Wander around sorabji.com:
April 19, 2000
mark thomas
I've been experiencing a surprising amount of moments of clarity the last few days. Lately these are moments in which there is not necessarily any insight into life or people. Instead these are moments in which I simply notice that I am alive, and that there are things to hear and see right around me.

The most recent of these moments was at 2:02 this afternoon, walking through the doors of the GE Building into the area of the Rockefeller Center skating rink. While exiting the building there was (as per routine outside any office building) a cadre of people smoking cigarettes and ignoring each other.

I was unprepared for the stink of cigarette smoke because I was breathing.

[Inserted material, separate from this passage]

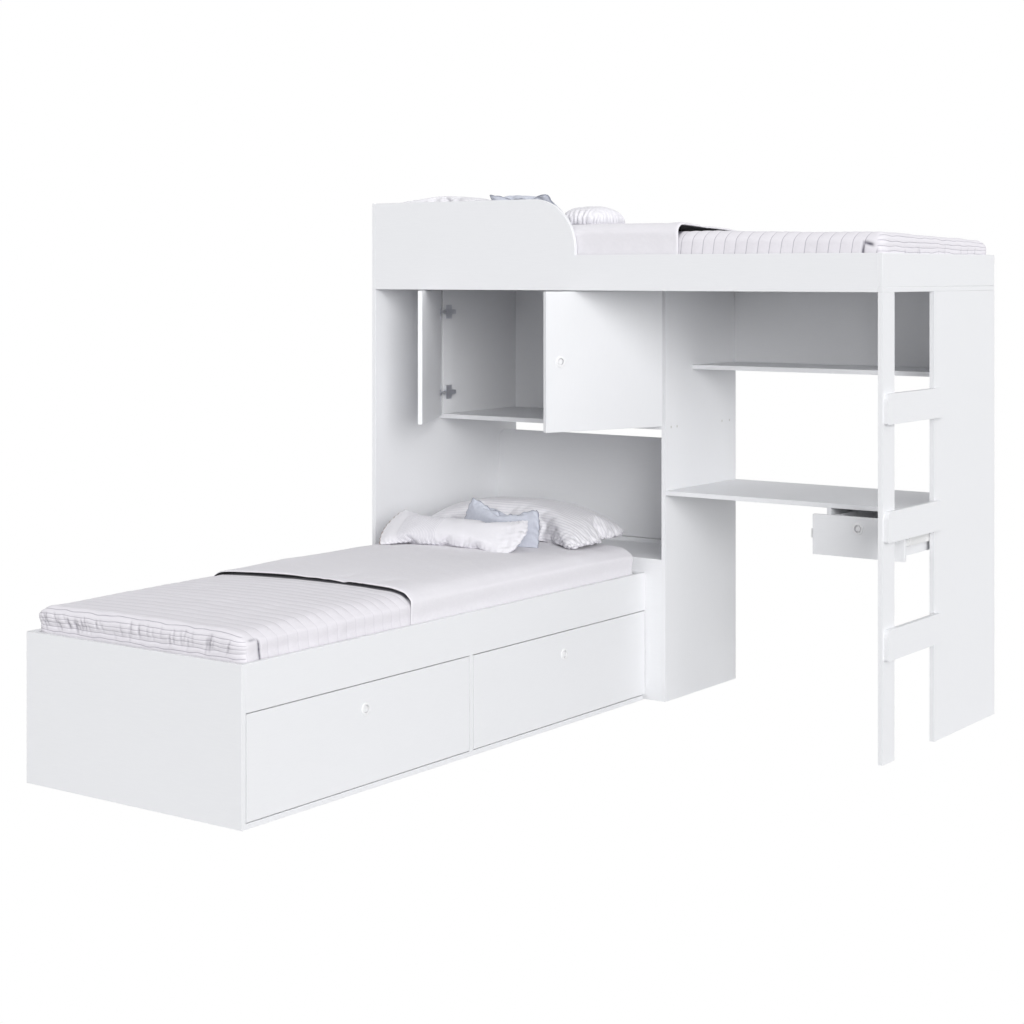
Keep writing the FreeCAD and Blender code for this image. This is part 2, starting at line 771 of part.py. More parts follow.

I got an instant headache and walked into the open area, where it was very windy and almost raining.

There are flags from countries around the world by the skating rink, and while trying to gauge if the instant cigarette-smoke headache would live for another 20 minutes or die quickly I heard those flags whipping in the wind, pelting and slapping themselves as they flailed with the motions of the strong southerly winds. Each clap of the flags sat on top of my mind, and now I don't remember how long that headache lasted.

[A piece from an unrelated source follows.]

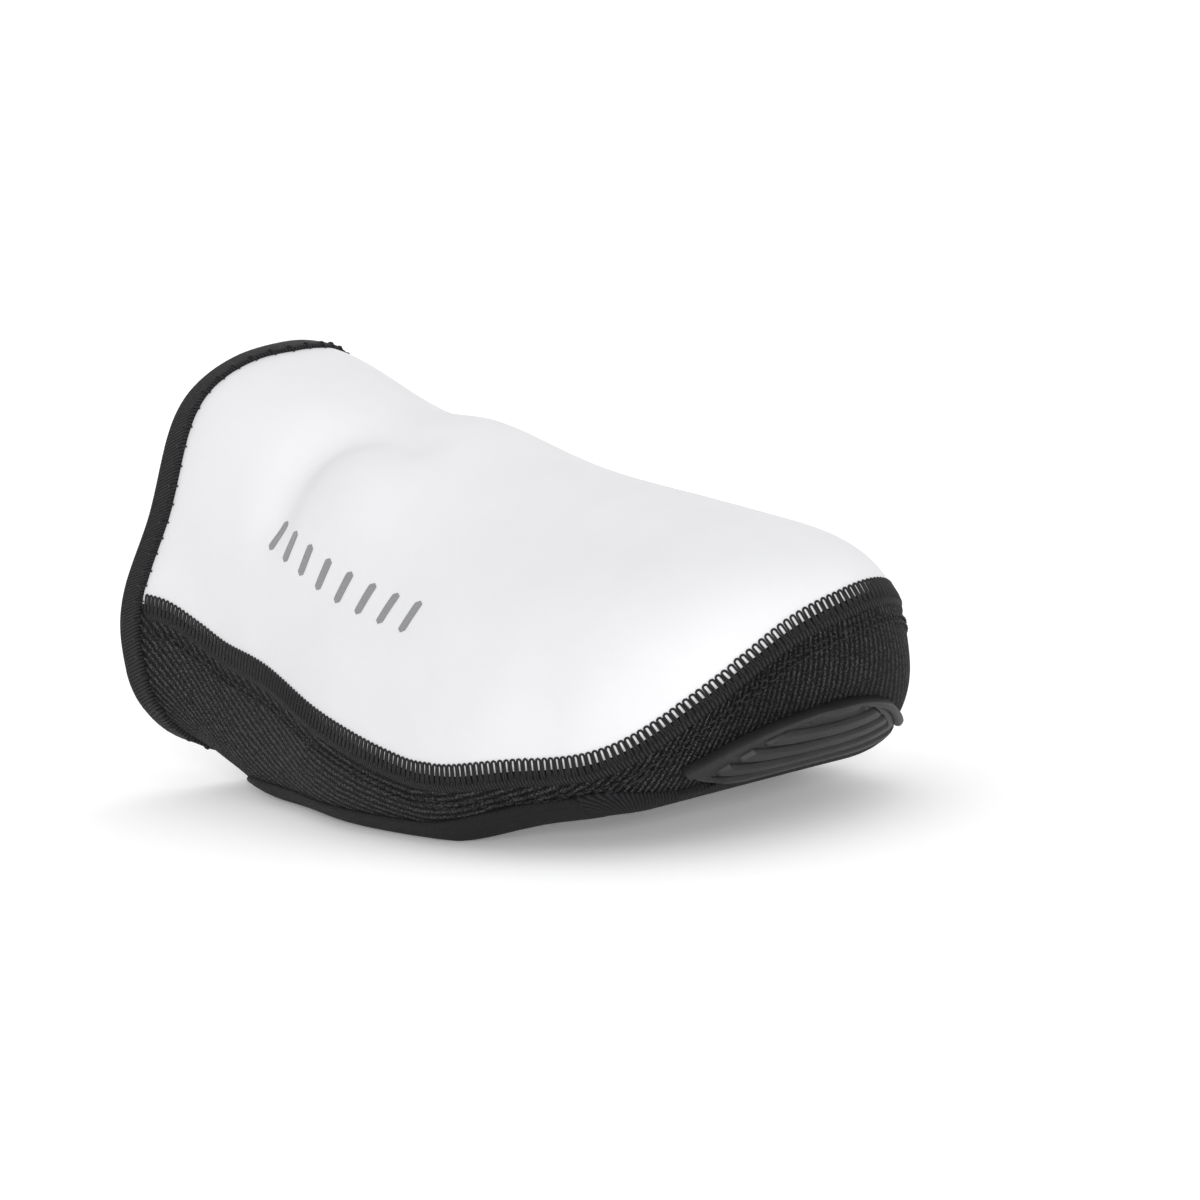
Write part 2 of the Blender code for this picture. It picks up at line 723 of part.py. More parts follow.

During the past few days of unexpected moments like this, in which interesting sensations of life enter my mind as if never before, there were no accompanying moments of insight or inspiration. Most of these moments of feeling the life around me ended with themselves.

But coincidentally, today's notice of the flags was less of a pure experience; while walking past the NBC gift shop in the GE Building I looked down the passageway and saw the rest of my life, a life in which nothing much else will ever happen, and a life in which no one but I will be around to talk about it.

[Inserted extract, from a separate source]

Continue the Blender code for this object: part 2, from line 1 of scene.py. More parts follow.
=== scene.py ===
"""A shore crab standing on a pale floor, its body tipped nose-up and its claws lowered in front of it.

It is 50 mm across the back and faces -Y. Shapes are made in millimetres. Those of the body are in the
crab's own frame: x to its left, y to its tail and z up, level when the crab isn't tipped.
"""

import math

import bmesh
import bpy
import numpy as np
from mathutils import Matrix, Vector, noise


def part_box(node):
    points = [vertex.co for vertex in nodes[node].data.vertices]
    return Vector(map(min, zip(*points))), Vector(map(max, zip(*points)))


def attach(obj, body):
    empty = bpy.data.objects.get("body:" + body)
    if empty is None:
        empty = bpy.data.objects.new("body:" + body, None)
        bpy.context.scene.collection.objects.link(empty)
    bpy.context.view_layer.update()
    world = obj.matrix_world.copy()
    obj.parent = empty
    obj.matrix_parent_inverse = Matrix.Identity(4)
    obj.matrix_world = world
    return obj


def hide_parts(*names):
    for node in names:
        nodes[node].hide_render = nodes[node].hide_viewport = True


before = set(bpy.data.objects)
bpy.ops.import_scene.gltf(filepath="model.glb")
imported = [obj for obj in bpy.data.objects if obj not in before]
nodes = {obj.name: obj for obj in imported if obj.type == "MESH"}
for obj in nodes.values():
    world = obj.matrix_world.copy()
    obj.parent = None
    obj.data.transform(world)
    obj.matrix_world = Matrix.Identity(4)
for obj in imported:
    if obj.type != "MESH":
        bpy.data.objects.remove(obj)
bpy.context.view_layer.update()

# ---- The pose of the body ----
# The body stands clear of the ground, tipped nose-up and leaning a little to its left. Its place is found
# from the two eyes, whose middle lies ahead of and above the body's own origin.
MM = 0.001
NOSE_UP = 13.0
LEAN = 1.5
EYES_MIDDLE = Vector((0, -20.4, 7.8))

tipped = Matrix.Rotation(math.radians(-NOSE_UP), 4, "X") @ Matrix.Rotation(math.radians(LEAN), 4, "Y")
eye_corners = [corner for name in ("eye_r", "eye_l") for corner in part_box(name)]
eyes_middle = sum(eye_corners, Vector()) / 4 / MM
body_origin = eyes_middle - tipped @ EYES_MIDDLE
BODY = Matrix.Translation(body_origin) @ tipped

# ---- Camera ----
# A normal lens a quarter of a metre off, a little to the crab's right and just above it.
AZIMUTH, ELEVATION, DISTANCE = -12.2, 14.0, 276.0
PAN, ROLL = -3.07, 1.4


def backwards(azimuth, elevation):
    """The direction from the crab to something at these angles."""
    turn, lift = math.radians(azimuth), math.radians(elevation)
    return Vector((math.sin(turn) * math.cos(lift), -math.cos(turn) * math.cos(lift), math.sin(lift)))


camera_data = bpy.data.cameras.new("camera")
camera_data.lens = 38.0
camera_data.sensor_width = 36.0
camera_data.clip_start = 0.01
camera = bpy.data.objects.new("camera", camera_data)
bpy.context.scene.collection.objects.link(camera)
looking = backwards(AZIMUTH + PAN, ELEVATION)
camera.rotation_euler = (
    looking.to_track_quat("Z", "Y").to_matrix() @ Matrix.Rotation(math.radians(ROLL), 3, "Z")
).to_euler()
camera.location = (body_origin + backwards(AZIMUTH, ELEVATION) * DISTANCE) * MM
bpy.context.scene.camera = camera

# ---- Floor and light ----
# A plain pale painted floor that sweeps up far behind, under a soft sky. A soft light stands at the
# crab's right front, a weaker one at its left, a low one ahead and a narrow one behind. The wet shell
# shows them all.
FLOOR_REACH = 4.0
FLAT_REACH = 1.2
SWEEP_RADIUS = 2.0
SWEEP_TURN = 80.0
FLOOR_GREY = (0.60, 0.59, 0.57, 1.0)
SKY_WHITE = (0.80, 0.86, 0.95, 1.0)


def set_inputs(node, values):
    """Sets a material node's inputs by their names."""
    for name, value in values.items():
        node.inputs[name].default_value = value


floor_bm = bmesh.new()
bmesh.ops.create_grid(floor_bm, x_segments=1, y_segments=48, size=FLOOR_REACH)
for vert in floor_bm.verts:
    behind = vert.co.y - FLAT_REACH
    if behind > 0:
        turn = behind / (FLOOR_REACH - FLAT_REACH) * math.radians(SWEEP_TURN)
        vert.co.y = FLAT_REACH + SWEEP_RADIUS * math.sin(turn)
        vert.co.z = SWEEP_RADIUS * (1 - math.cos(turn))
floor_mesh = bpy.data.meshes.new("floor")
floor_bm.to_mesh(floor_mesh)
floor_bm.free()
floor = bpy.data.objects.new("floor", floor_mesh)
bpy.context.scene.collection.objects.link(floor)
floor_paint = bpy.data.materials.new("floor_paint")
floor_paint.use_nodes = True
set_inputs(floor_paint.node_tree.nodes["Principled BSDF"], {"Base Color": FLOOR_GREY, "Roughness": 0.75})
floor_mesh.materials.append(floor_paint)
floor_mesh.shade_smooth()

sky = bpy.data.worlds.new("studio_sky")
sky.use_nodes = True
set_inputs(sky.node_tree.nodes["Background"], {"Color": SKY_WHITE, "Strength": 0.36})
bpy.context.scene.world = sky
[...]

In that same moment I realized I will almost certainly not take that cruise I was thinking of taking in January, because I don't want to pay the 25% penalty for traveling alone, and there's little chance of finding anyone who really wants to get on a boat to the end of the world for 11 days. I remembered how many of the traditionally "important" decisions I've made in this adult life were made while walking around doing and thinking about nothing.

While exiting the building into the cigarette smoke I laughed at the prospect of how anyone I know would react if they heard me pouting like this.

I think it is something about Rockefeller Center. It is so brute that it, like the 190th Street #1/9 Subway Station, can make you feel like nothing.

I have had constant thoughts of wretched nothing this month.

Now it is Tuesday night, April 18, 2000, and I am sitting at home. On Friday I will write a check for far-and-away the largest amount of money I have ever expended at one time, and with that my credit card debt will finally be at zero for the first time in almost 7 years (but the end of my student loan debt is still about 3 years off).

Tonight I am experimenting with silence. While making dinner I regarded the sounds of the utensils rubbing against the aluminum foil. The clock on the wall ticked dutifully. Sporadic noises from outside invaded the kitchen like fire alarms. Eating food, the sound of my jaws chewing meat drowned my mind, and the force of my plastic fork made the Styrofoam plate rub against the fake-leather kitchen table. Now I am in the bedroom. The heater is wheezing. I am getting tired of everything. This morning I had to remind myself that the world is generally pretty stable, but that the enemy is in my head.